What I Read This May

Harry Potter and the Half-Blood Prince by J.K. Rowling (reread)
Harry Potter and the Order of the Phoenix by J.K. Rowling (reread)
Megatokyo vols 1-3 by Fred Gallagher et al
Someplace to be Flying by Charles de Lint (reread)
Ironside by Holly Black
The Book of Dreams by O.R. Melling
Nodame Cantabile vol. 1 by Tomoko Ninomiya
The Tomb of the Golden Bird by Elizabeth Peters
The Unpleasantness at the Bellona Club by Dorothy Sayers
Proven Guilty by Jim Butcher
Deep Magic by Diane Duane
The Jane Austen Book Club by Karen Joy Fowler

Working Hard…

(… as you can see:)

I Can Has Cheezburger now has an lolwl!

Also:

Literecy Cat amuseth me.

And my newest installation of Firefox has a nifty dotted red line underlining words that it doesn’t recognise, which means it catches the letter juxtapositions that occur when I type too fast and never seem to see when I skim the text before posting. Of course it also underlines every UK spelling, which is mildly sigh-inducing.

Right. Back to finishing the interview. (It’s been a long day, okay? I needed some LOLcats.)

It Never Gets Any Easier

Today I’m working on a set of interview questions, and as always when I do something like this I’m staring at the screen and wondering what on earth to say in response to questions I’ve answered elsewhere, or how to encapsulate huge philosophical rambles in a paragraph or two. And to my amusement I just found this in an online horoscope today:

You may feel as if you are right, but explaining your point of view can be quite a challenge. It’s not that you are an ineffective communicator; it’s just that your feelings are outside the normal sphere of language. There just aren’t any words to describe the subtlety of your emotions. Talking about them can actually alter your mood and change the direction of your day. Act on what you know now, but don’t try to justify yourself until after the Full Moon tomorrow night.

The deadline is Friday, which is after the full moon.
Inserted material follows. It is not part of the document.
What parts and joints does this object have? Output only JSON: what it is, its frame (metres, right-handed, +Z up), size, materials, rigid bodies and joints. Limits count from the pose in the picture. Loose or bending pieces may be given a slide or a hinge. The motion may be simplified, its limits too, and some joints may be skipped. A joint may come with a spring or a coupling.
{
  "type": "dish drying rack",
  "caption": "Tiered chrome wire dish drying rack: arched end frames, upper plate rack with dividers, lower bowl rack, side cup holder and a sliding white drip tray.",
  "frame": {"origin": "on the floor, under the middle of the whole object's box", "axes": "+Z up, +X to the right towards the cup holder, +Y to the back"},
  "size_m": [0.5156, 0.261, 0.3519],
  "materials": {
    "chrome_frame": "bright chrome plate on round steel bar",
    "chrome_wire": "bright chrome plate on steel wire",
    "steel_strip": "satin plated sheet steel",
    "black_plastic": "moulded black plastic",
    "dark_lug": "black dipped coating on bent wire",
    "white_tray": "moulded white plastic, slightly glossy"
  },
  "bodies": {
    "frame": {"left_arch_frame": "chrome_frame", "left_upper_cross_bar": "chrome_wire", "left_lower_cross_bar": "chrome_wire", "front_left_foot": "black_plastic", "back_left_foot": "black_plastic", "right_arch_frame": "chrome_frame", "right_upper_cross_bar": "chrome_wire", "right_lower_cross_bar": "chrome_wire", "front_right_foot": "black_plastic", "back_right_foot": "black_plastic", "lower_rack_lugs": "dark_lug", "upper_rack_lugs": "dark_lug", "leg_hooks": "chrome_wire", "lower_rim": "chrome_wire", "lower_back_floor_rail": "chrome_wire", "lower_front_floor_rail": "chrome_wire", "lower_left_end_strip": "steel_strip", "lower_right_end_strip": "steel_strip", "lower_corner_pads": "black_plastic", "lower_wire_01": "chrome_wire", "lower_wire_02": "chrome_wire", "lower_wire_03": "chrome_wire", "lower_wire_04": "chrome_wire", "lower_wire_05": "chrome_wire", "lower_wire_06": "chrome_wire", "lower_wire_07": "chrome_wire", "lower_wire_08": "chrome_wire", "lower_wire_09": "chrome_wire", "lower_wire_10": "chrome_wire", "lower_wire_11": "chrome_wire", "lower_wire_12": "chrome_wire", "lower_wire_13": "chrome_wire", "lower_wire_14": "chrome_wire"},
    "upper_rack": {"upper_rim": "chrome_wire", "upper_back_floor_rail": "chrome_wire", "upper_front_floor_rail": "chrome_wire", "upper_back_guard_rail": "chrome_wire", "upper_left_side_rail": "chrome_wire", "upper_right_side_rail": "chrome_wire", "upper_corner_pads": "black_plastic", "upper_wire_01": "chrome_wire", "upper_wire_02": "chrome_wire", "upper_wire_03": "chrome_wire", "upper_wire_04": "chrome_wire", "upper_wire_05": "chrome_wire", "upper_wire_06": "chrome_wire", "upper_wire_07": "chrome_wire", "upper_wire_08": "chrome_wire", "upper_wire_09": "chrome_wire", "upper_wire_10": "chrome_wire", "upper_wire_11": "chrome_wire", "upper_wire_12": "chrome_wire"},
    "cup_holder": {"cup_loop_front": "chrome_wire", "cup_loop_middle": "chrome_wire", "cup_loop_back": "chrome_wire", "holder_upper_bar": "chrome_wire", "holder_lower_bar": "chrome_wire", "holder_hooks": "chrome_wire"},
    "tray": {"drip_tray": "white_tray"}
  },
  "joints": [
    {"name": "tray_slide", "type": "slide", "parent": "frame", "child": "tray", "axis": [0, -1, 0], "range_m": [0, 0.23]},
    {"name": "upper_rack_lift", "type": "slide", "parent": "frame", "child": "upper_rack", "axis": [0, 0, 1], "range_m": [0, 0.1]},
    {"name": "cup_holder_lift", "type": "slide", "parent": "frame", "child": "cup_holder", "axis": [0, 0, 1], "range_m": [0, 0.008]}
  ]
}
How convenient.

Interviews make me fret, because they represent a very narrow and static slice of an author’s philosophy. I’m never sure when I sound grounded and confident, and when I sound mildly delusional or out of touch.

LATER: There, four pages of first draft: all questions except one answered (one of those only in point form, but the outline is there) and the missing question is one that needs research in the form of going back to one of my books and checking to see what I said the first time so as not to completely repeat myself. Now, off to see a movie with HRH.

Sparky Update

He grows every single night. We swear.

New words: “Arctic tern”, “Pacific salmon,” “eels”, and he attempts “garden warblers”.

The “k” sound in “milk” and “Mark” has finally caught up and is now on board with the rest of whatever word he’s saying.

His comprehension of language has taken a leap recently. It’s like his vocabulary folded over on itself and made hundreds of new connections overnight, and now he uses short sentences all the time. “Juice now.” “All done, down please.” “Tractor outside?” “Birds eating.” “Liam hug Maggie.” “Mama drawing now.” “Read more?” And I can see him struggling to make sentences out of abstract concepts, too, not just concrete things. “Liam happy; hug Dada.” Verbs are now active pretty much all the time — running, talking, reading, flying, and so forth — unless it’s a command, and I find it really interesting that he can discriminate between the present participle and imperative forms. “Liam dancing — Mama dance,” he says when he wants me to join him as he dances.

When he wants to talk about the alphabet he calls it “E F.” Trust our kid to buck the popular catch-all term and come up with his own.

He has figured out that when we make certain lines on a piece of paper, his name is involved. “Liam,” he’ll say, pushing a crayon and his drawing book at us. So we print out his name while he watches closely, and when we are done he runs his fingertips over the letters and says, “Liam.” He’s asked us to write out other words and names, too.

There is more, but there are so many new things every day that quite honestly, we’ve forgotten them by the time night rolls around.